→ **GIVEN PROBLEM**: From the listing below, copy only the lines from the line that contains "extrude(amount=ring_height, mode=Mode.SUBTRACT)" to the line that contains "obj.matrix_world = Matrix.Identity(4)", counting those two lines as part of the copy.

→ **INFORMATION SUPPLIED**:
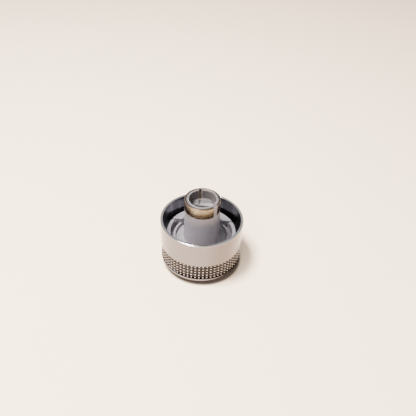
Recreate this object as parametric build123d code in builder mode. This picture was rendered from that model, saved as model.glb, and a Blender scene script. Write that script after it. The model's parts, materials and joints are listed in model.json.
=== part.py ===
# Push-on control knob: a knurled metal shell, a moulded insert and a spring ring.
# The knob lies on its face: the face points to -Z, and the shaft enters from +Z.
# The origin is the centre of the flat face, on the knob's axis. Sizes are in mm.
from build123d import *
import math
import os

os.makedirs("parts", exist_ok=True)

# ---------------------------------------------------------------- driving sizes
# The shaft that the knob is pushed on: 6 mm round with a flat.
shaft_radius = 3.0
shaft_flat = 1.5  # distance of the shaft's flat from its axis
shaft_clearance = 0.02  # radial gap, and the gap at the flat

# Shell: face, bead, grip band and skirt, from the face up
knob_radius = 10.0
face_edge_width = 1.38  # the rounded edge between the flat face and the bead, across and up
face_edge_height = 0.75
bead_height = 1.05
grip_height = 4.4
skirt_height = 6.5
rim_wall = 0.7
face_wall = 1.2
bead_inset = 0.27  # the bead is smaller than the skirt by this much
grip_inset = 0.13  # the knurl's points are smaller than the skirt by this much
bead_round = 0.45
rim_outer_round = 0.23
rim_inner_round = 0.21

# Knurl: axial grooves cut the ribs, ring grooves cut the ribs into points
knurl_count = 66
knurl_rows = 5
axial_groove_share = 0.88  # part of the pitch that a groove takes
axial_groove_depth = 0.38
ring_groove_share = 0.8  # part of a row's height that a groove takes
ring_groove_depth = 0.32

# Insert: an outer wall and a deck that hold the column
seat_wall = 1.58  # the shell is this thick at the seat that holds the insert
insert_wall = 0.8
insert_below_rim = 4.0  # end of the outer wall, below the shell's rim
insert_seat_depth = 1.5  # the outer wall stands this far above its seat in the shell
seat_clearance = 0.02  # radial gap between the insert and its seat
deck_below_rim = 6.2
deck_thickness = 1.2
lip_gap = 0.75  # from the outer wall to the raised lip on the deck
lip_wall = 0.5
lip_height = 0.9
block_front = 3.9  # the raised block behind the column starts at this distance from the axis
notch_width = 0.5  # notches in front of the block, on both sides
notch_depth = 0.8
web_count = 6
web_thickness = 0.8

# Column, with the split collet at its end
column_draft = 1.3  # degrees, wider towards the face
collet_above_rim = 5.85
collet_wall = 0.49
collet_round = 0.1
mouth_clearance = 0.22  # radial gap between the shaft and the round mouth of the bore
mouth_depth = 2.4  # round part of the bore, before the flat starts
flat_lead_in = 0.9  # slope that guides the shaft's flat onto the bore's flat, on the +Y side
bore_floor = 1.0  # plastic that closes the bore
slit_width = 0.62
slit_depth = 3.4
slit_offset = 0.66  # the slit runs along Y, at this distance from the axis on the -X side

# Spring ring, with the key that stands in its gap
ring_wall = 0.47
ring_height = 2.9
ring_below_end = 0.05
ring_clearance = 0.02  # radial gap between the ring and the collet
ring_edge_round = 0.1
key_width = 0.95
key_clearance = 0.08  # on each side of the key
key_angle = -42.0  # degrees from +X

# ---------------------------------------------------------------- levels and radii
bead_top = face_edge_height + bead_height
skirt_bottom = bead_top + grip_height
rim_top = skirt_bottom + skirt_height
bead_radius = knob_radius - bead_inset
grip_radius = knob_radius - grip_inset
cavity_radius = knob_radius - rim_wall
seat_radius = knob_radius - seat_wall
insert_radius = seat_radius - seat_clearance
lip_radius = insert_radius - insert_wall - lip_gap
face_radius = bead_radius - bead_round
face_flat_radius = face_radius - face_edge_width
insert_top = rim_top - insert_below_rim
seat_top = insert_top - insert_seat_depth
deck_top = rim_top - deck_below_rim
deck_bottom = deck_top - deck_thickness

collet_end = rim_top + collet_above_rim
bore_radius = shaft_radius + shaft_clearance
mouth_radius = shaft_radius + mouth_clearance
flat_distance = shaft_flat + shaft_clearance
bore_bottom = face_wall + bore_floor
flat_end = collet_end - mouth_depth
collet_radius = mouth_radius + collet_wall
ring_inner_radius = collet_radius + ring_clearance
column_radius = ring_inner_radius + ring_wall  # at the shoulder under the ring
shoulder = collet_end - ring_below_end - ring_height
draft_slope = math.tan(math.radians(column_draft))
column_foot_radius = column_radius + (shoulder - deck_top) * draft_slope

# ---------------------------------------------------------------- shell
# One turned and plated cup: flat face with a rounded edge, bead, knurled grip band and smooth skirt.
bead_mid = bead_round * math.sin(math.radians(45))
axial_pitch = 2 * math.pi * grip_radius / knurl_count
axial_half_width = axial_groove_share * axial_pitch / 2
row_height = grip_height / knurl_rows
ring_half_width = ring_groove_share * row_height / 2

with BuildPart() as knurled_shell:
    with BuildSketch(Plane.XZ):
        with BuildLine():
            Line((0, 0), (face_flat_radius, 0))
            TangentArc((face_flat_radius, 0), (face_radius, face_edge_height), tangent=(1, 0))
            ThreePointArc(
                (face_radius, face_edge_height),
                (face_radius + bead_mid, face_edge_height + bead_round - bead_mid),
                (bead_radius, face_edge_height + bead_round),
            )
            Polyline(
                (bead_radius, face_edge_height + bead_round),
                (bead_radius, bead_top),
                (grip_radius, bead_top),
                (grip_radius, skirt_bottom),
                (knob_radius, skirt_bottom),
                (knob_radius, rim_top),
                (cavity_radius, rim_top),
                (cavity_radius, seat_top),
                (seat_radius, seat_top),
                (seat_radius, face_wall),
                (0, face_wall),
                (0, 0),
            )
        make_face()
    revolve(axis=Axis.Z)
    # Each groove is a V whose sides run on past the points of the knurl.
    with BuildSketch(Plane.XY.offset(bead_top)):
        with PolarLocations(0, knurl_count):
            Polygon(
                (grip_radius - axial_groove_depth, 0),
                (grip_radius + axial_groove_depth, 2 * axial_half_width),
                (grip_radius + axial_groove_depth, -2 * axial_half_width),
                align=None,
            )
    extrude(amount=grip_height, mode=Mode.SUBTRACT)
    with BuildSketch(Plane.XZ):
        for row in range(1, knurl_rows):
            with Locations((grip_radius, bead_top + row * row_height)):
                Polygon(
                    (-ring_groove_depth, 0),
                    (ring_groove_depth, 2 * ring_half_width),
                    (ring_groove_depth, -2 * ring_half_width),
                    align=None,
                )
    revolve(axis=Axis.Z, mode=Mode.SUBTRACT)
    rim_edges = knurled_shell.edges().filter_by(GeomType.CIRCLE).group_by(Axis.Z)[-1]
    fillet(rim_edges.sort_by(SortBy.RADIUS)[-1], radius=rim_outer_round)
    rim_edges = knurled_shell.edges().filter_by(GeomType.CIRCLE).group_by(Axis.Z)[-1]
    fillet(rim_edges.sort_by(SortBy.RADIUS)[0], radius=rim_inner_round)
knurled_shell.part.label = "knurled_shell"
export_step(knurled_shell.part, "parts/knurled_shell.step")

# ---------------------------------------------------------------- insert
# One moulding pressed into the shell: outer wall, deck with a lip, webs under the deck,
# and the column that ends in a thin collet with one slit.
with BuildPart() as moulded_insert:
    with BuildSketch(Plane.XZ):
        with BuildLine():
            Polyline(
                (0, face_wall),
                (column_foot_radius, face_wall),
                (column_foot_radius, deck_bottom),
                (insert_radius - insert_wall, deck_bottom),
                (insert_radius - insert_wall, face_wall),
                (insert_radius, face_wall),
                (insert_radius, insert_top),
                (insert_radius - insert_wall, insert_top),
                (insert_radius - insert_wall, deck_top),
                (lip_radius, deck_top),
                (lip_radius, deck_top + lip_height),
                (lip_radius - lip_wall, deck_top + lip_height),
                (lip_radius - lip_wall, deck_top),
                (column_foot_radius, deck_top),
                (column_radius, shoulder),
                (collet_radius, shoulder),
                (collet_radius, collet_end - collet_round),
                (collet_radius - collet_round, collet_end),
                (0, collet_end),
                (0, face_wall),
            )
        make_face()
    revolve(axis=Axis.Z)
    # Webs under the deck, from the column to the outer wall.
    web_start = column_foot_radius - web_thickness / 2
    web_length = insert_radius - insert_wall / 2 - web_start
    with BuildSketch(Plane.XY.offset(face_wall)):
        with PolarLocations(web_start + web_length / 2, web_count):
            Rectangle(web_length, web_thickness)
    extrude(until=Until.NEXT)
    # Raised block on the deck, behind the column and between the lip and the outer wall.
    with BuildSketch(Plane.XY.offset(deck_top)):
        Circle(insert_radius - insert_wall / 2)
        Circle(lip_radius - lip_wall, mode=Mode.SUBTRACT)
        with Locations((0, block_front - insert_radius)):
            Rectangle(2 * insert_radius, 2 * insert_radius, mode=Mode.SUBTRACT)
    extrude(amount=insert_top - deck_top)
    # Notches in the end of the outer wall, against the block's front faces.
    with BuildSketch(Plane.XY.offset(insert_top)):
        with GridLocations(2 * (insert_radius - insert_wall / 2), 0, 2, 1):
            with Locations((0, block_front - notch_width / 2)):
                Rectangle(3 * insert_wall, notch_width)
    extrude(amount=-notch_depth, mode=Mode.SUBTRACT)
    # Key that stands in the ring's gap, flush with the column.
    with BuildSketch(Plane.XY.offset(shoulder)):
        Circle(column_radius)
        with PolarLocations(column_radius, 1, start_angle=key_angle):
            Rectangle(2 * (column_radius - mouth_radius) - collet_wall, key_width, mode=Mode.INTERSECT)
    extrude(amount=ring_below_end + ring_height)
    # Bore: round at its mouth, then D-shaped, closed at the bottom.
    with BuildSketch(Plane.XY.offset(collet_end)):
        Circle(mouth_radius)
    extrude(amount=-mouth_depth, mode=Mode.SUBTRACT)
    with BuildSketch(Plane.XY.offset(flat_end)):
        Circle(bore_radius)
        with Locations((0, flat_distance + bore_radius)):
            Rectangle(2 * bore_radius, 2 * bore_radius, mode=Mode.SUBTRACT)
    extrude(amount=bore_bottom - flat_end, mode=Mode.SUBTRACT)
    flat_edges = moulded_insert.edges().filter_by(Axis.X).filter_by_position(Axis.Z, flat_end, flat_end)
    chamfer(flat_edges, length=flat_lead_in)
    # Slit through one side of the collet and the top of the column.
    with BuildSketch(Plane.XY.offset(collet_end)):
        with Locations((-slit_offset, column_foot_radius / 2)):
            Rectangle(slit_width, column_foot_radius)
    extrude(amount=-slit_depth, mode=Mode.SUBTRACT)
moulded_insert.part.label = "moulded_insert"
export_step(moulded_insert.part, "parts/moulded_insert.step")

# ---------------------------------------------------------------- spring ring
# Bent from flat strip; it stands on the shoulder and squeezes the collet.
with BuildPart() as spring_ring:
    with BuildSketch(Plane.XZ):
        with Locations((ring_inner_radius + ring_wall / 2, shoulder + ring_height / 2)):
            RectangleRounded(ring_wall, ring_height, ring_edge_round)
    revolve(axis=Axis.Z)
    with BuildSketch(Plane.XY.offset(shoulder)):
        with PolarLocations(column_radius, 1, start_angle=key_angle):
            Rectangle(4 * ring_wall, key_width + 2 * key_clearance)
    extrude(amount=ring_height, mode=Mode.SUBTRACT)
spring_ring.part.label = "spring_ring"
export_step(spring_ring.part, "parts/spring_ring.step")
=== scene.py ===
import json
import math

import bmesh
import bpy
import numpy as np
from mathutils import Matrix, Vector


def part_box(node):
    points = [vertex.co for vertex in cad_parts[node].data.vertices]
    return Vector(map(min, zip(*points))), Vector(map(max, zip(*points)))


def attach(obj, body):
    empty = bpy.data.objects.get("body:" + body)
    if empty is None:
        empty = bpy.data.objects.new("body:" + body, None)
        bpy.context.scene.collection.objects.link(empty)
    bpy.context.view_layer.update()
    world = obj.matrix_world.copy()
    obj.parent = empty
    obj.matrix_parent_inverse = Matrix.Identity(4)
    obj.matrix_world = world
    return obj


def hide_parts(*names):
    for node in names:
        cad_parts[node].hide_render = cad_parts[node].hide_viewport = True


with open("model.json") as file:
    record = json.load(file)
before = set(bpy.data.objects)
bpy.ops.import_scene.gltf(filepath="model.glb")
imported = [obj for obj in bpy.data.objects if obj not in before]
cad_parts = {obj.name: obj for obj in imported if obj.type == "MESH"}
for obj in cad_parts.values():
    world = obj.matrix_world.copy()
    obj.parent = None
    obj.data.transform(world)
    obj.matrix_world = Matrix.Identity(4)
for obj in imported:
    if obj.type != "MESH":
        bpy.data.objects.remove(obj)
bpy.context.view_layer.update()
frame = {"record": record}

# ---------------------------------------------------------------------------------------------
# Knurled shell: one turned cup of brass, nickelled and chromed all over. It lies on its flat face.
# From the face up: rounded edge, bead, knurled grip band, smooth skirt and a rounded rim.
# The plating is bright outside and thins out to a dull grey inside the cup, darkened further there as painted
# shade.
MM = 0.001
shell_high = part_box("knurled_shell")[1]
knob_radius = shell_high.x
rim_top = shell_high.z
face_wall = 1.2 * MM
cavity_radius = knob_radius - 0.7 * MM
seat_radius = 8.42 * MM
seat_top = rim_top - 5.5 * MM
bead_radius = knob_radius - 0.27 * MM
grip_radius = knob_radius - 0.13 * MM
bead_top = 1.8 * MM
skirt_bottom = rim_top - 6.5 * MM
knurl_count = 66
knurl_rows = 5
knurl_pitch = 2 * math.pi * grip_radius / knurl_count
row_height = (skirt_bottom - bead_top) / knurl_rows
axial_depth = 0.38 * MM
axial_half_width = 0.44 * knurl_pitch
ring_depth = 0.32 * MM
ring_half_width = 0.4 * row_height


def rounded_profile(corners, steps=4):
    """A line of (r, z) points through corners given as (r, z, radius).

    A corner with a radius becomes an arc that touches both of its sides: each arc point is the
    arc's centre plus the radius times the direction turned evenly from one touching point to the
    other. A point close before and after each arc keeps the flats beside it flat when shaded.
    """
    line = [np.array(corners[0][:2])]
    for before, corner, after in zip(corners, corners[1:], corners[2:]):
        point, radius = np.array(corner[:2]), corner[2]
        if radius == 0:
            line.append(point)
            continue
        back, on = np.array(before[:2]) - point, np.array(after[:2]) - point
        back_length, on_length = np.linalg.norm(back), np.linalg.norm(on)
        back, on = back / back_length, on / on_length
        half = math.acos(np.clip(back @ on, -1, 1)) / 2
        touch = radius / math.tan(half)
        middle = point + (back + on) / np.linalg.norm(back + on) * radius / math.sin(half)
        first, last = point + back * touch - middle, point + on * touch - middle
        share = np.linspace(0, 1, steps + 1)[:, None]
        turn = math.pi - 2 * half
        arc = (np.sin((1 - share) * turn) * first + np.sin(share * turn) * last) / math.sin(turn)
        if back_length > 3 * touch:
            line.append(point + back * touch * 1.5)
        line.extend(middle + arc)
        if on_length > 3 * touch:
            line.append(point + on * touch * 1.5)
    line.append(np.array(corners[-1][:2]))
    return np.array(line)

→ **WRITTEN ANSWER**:
    extrude(amount=ring_height, mode=Mode.SUBTRACT)
spring_ring.part.label = "spring_ring"
export_step(spring_ring.part, "parts/spring_ring.step")
=== scene.py ===
import json
import math

import bmesh
import bpy
import numpy as np
from mathutils import Matrix, Vector


def part_box(node):
    points = [vertex.co for vertex in cad_parts[node].data.vertices]
    return Vector(map(min, zip(*points))), Vector(map(max, zip(*points)))


def attach(obj, body):
    empty = bpy.data.objects.get("body:" + body)
    if empty is None:
        empty = bpy.data.objects.new("body:" + body, None)
        bpy.context.scene.collection.objects.link(empty)
    bpy.context.view_layer.update()
    world = obj.matrix_world.copy()
    obj.parent = empty
    obj.matrix_parent_inverse = Matrix.Identity(4)
    obj.matrix_world = world
    return obj


def hide_parts(*names):
    for node in names:
        cad_parts[node].hide_render = cad_parts[node].hide_viewport = True


with open("model.json") as file:
    record = json.load(file)
before = set(bpy.data.objects)
bpy.ops.import_scene.gltf(filepath="model.glb")
imported = [obj for obj in bpy.data.objects if obj not in before]
cad_parts = {obj.name: obj for obj in imported if obj.type == "MESH"}
for obj in cad_parts.values():
    world = obj.matrix_world.copy()
    obj.parent = None
    obj.data.transform(world)
    obj.matrix_world = Matrix.Identity(4)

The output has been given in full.